■ Dataset content ■
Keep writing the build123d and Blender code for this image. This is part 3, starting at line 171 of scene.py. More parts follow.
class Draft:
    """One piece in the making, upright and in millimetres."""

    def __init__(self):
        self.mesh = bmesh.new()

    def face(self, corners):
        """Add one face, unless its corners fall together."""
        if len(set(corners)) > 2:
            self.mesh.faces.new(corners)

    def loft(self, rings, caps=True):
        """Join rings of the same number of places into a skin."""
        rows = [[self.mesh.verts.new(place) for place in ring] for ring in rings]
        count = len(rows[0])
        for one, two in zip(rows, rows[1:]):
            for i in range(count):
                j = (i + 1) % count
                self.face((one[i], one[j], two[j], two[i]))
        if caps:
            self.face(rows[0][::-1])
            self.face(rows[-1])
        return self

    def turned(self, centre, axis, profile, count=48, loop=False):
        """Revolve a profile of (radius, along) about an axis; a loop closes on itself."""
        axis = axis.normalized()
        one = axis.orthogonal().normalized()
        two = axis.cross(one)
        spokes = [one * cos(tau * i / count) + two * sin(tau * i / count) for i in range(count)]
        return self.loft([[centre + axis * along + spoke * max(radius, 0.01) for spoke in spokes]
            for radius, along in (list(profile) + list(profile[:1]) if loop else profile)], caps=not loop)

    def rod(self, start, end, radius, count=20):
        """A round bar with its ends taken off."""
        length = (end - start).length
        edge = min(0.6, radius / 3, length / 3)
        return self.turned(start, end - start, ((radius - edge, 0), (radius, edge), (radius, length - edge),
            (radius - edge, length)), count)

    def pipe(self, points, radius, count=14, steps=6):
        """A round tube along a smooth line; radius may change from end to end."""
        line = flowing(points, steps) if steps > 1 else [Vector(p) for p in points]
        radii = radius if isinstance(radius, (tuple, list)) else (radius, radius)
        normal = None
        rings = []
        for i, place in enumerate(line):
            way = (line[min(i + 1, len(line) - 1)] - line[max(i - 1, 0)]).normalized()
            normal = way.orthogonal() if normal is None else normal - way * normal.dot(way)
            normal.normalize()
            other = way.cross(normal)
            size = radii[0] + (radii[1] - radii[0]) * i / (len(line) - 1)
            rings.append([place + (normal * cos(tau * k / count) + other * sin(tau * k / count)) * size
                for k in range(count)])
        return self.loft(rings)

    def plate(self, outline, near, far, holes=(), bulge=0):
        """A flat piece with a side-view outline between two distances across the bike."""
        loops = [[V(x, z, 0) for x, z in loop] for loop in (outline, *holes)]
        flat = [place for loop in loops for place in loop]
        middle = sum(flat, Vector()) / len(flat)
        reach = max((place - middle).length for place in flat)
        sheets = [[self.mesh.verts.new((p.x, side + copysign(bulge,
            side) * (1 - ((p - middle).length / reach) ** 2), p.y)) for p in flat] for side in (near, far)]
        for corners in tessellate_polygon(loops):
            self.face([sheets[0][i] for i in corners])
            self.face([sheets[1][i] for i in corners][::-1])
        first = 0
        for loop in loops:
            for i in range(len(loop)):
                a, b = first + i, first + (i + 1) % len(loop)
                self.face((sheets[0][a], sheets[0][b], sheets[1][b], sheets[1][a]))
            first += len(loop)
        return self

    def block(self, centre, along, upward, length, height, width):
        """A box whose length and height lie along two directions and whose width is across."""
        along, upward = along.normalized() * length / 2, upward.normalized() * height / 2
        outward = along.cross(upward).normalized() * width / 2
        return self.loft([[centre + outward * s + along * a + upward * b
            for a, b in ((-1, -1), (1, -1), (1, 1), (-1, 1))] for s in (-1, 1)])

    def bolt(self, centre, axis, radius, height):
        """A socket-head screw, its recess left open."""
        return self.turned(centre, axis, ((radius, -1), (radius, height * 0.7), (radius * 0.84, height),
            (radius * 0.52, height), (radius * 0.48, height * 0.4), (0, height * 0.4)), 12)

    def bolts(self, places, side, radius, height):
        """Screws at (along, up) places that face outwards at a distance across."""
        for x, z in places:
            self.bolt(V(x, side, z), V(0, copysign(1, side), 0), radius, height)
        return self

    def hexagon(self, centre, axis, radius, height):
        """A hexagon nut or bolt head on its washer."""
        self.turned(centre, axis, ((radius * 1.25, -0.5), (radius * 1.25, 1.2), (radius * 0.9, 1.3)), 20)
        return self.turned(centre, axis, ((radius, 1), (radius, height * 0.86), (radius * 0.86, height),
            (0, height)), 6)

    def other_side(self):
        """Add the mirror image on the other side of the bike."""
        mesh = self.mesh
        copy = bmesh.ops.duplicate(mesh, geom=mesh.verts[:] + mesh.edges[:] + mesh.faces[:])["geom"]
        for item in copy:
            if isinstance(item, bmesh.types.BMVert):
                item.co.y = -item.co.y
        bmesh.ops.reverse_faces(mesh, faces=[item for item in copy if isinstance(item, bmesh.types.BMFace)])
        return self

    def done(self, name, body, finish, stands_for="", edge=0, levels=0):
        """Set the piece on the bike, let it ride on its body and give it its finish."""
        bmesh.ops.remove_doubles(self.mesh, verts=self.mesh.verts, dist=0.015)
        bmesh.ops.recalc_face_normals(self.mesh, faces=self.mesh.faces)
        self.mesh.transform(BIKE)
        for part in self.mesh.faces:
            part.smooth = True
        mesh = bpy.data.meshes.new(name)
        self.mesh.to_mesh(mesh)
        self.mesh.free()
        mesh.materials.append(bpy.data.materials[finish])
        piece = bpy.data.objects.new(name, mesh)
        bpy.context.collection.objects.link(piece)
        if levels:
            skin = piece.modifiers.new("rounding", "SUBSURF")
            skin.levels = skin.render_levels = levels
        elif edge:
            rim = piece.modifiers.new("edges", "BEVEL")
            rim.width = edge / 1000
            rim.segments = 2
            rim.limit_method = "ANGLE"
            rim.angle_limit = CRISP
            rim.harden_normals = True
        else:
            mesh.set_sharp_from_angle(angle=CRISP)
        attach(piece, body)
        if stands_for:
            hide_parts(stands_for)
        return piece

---

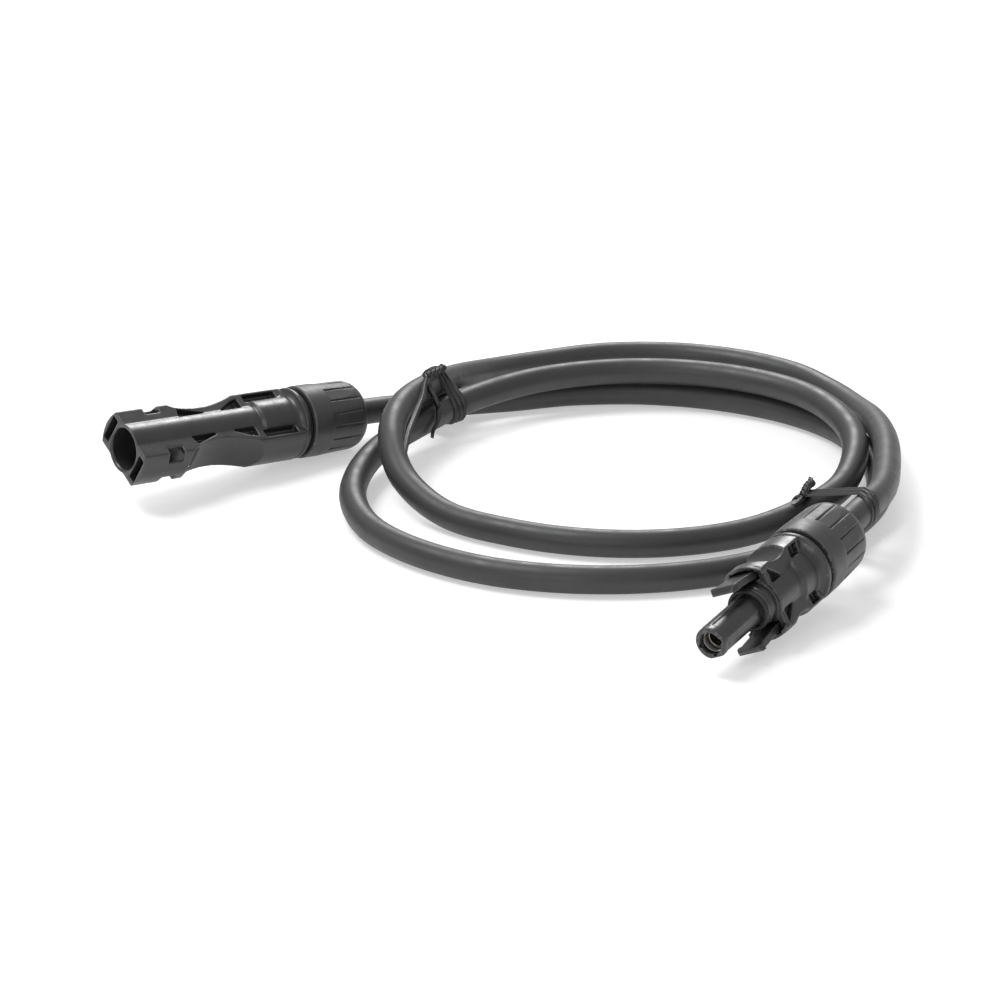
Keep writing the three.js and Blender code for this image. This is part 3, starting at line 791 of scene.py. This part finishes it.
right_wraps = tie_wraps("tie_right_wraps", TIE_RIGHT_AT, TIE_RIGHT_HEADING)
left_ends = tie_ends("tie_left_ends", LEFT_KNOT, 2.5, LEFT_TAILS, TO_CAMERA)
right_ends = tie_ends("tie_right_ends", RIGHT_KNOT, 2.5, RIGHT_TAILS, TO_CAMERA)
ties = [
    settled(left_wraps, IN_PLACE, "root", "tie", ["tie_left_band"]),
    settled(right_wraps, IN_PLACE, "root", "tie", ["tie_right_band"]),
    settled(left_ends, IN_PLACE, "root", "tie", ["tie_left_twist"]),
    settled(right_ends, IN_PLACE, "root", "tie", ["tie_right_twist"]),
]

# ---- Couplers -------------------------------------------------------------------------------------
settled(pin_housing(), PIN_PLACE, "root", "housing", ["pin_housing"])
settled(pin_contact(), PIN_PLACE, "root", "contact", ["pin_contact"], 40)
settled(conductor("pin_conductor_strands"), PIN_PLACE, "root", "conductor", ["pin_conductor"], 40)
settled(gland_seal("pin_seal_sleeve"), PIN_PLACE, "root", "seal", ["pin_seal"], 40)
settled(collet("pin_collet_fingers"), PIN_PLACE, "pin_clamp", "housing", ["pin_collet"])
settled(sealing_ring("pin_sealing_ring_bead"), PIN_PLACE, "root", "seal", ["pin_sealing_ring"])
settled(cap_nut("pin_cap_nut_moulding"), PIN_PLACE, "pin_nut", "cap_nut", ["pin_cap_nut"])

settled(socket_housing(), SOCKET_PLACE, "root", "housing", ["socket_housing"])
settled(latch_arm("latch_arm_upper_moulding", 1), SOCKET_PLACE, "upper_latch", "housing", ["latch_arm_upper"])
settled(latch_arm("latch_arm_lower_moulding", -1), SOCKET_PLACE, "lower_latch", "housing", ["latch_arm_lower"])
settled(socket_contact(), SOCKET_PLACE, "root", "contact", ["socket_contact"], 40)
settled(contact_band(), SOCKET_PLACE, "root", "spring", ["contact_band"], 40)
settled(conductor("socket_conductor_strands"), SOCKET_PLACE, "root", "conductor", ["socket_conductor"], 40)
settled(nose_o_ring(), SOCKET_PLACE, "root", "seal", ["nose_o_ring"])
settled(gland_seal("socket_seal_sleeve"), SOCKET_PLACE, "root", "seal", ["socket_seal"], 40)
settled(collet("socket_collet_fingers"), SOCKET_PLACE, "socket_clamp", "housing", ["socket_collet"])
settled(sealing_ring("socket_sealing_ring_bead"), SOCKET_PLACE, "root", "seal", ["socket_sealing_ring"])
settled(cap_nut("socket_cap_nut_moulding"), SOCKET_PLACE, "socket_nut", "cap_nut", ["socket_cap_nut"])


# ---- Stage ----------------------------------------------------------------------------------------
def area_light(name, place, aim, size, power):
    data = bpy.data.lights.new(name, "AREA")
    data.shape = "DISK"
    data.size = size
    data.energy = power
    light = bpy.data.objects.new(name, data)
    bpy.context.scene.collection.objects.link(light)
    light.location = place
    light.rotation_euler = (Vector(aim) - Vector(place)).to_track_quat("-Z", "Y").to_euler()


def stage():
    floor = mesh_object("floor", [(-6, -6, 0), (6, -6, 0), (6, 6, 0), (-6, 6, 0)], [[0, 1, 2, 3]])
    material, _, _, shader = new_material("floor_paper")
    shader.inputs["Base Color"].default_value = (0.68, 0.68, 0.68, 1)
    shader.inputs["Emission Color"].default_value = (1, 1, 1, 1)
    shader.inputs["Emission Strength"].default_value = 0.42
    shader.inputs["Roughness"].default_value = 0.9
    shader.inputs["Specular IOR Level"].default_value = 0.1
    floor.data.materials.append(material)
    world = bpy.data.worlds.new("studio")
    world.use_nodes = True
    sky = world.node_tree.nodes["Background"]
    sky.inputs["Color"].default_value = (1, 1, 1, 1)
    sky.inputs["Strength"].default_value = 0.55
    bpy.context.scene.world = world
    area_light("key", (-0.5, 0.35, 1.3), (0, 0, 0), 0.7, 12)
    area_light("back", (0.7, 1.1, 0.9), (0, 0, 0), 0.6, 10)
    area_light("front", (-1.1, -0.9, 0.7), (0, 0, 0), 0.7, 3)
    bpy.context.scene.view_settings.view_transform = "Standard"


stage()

■ The problem ■
In the listing above, find the line with "Keep writing the build123d" and the line with "for radius, along", then print exactly those two lines and every line between them, and nothing more.

■ Full response ■
Keep writing the build123d and Blender code for this image. This is part 3, starting at line 171 of scene.py. More parts follow.
class Draft:
    """One piece in the making, upright and in millimetres."""

    def __init__(self):
        self.mesh = bmesh.new()

    def face(self, corners):
        """Add one face, unless its corners fall together."""
        if len(set(corners)) > 2:
            self.mesh.faces.new(corners)

    def loft(self, rings, caps=True):
        """Join rings of the same number of places into a skin."""
        rows = [[self.mesh.verts.new(place) for place in ring] for ring in rings]
        count = len(rows[0])
        for one, two in zip(rows, rows[1:]):
            for i in range(count):
                j = (i + 1) % count
                self.face((one[i], one[j], two[j], two[i]))
        if caps:
            self.face(rows[0][::-1])
            self.face(rows[-1])
        return self

    def turned(self, centre, axis, profile, count=48, loop=False):
        """Revolve a profile of (radius, along) about an axis; a loop closes on itself."""
        axis = axis.normalized()
        one = axis.orthogonal().normalized()
        two = axis.cross(one)
        spokes = [one * cos(tau * i / count) + two * sin(tau * i / count) for i in range(count)]
        return self.loft([[centre + axis * along + spoke * max(radius, 0.01) for spoke in spokes]
            for radius, along in (list(profile) + list(profile[:1]) if loop else profile)], caps=not loop)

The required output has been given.